Another emic evaluation goes against a positive view of the caterpillar fungus trade. It concerns the belief in the local mountain deity, homonymous with the sacred mountain Amnye Wayin, who can protect and help people but who reacts angrily to activities that disrupt the integrity of the mountain, including "destroying vegetation, disrupting the surface of the earth and polluting the land, air, and waters, either with material rubbish or even smells" (183). Digging caterpillar fungus obviously entails a breach of these norms, and individual trespassers can be severely punished by Amnye Wayin, especially by being struck by lightning. However, Golok pastoralists believe that living on land close to the sacred mountain, they may be more prone to being punished than thoughtless outsiders, as they have the responsibility of protecting Amnye Wayin's mountain. Droughts, floods, and animal plagues can be unleashed by the deity on the local community as a collective punishment for failing in fulfilling its duty, and the "essence of the land" can be diminished, rendering it less able to nourish livestock.
Sulek has written an afterword outlining her methodology. This is an account of how she carried out her fieldwork over a period of three years, at no time having a research permit and—for that very reason—maintaining maximum visibility in the local community. She shares with the readers an extraordinary experience of how a relationship of real friendship and mutual trust developed between herself and the local Tibetans, including some working in the administration. For my part, I can only say that it is the most engaging presentation of a methodology I have ever read.

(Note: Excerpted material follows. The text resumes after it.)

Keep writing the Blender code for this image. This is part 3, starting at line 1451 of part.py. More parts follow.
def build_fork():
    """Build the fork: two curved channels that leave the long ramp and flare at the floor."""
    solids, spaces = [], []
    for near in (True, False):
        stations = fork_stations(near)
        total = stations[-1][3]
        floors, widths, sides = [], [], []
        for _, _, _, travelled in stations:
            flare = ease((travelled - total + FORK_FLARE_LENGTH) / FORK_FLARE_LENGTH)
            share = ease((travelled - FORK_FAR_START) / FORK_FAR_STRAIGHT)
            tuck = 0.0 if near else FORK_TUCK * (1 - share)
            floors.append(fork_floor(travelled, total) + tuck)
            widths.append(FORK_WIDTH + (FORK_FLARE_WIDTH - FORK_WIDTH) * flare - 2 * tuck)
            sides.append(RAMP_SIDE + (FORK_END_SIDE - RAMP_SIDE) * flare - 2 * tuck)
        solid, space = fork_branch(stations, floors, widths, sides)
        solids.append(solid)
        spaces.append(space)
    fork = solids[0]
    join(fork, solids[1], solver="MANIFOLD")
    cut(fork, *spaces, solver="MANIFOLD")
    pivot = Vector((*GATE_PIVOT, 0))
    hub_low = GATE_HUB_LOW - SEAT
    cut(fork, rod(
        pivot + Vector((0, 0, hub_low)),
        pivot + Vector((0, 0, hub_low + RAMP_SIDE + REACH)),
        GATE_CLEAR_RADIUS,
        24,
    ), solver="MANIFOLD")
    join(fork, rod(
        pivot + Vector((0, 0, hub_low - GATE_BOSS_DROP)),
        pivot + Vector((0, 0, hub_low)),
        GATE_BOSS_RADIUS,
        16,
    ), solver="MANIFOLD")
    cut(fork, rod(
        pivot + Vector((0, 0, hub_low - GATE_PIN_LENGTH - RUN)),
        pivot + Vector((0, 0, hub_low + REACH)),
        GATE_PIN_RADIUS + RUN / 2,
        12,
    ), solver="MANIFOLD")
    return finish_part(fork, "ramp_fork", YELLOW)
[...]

_Trading Caterpillar Fungus in Tibet_ is an important book, shedding light on a phenomenon that has had great impact on the economy and social life in eastern Tibet. It tells a story of ordinary Tibetans who in a short space of time have moved from near-poverty to modest affluence, with the author never losing sight of the individuals involved, nor of the larger picture. Not only anthropologists active in the study of Tibetan society but anyone interested in contemporary Tibet should read this well-written and well-researched book.